16 June 2015
One of the most eagerly anticipated developments for MENA markets took place with the opening of the Saudi stock market to direct foreign investment on June 15, amid expectations that Saudi Arabia will be upgraded to emerging market status by MSCI.

The prospect of an upgrade in 2017 may encourage more fund managers to apply for licences in coming months. MSCI has said it would seek feedback from investors before considering whether to add Saudi Arabia to the index review list.

Saudi authorities have placed restrictions to govern qualified investors wishing to invest in region's largest market -- emphasizing that the main priority is to provide market stability and improve transparency; not to attract large amounts of cash.

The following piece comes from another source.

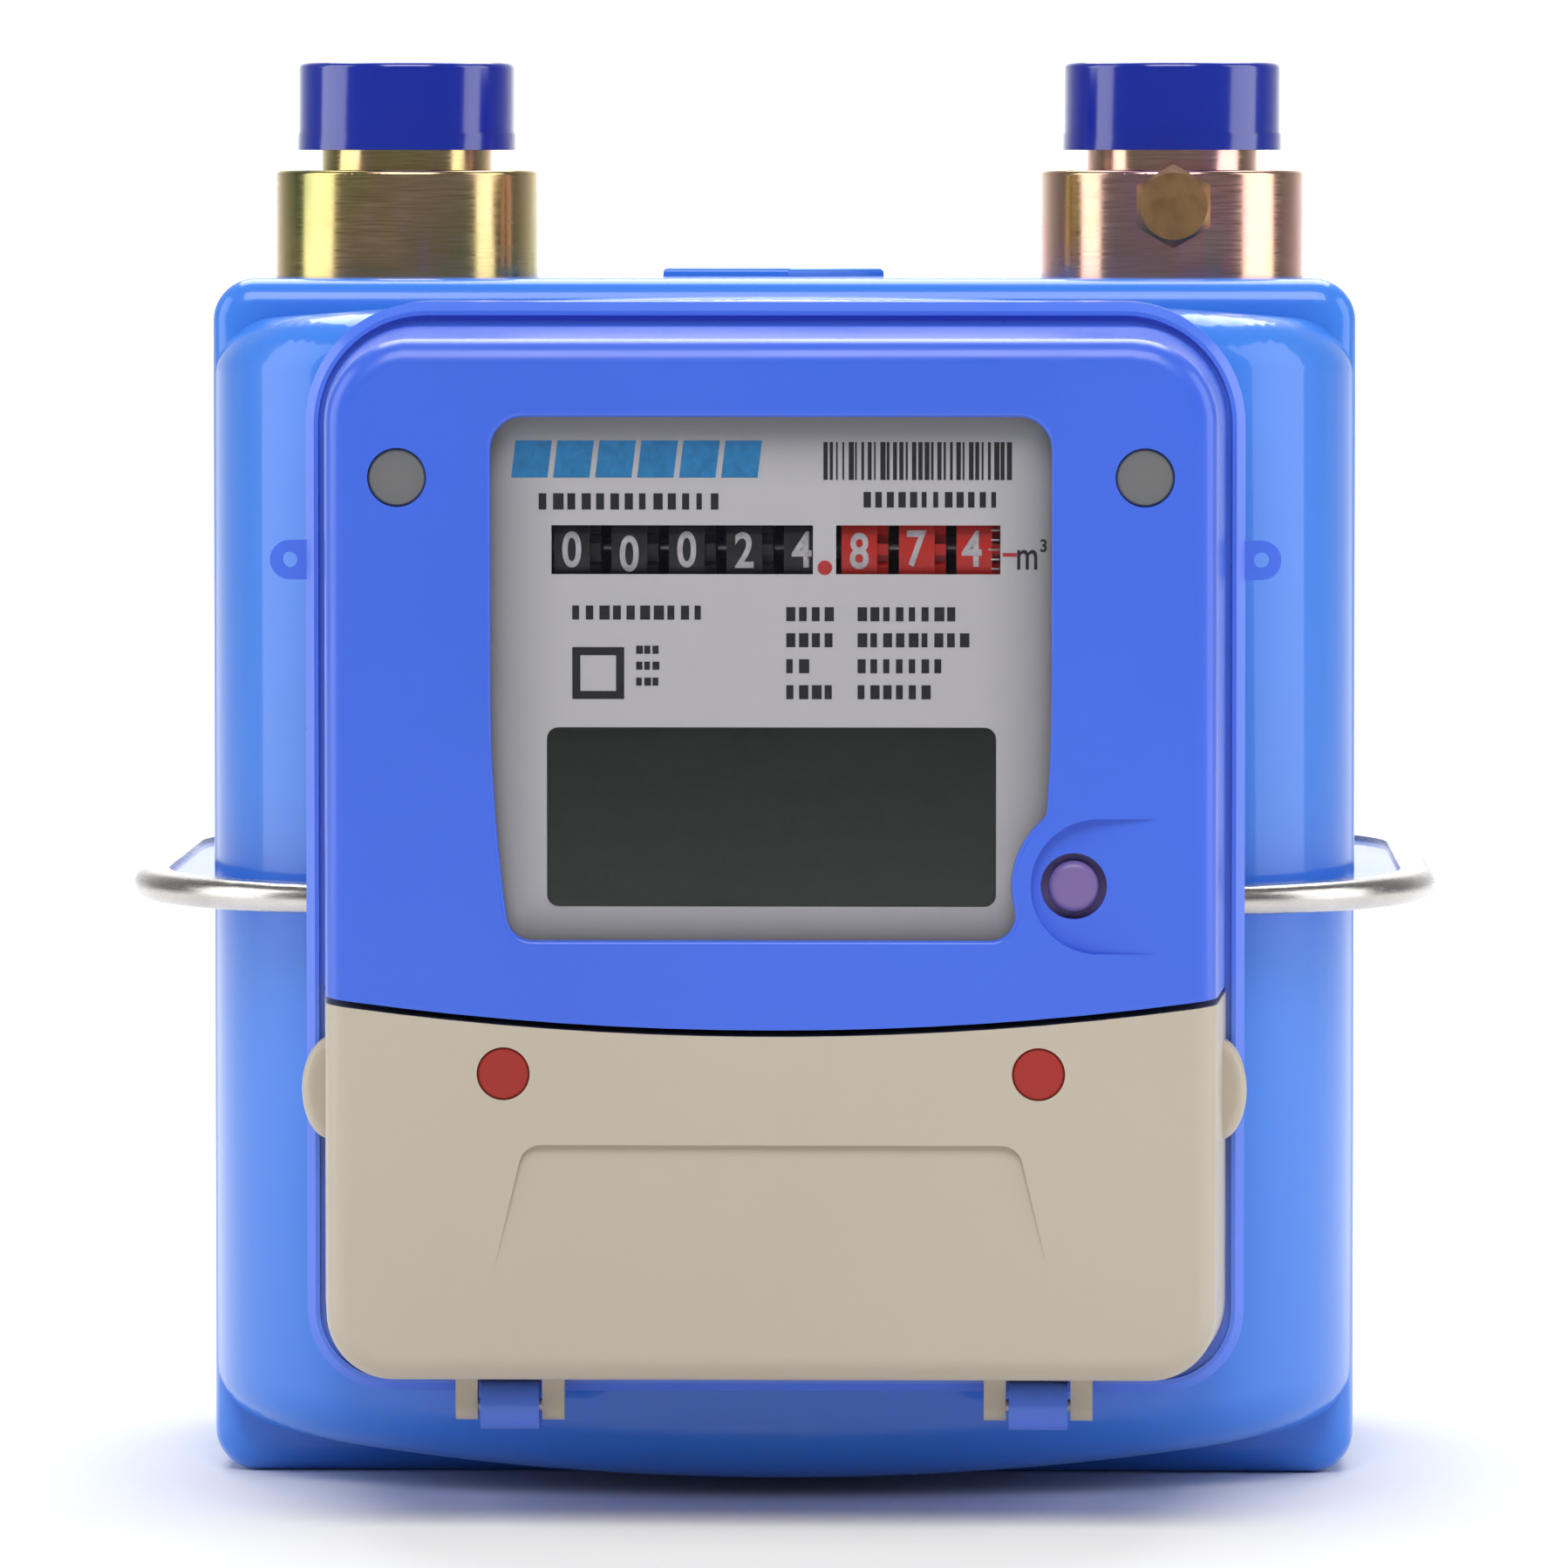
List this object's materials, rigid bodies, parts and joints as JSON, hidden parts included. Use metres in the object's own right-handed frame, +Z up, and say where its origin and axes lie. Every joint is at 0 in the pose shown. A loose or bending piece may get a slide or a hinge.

The first half of the year was promising for almost all MENA markets. The asset management industry was highly active, launching 30 new funds that started trading.

Most of the newly launched funds invested in equities and fixed income instruments, and are mainly focused in Saudi Arabia and Morocco. Nineteen of the funds are conventional and 11 are shariah-compliant funds.

Several countries in the region have introduced new regulations aimed at making stock markets more attractive.

Egypt approved the use of exchange-traded funds and real estate funds. The government also froze plans for a 10% tax on capital gains which had been criticized by investors.

The Qatari stock exchange plans to introduce margin trading and securities lending for institutional investors. Four new ETFs are planned in Qatar, which is in talks with index compiler FTSE on upgrading the country's status.

In the United Arab Emirates, funds are looking for new opportunities in European markets on expectations that quantitative easing will boost the confidence and risk appetite of investors.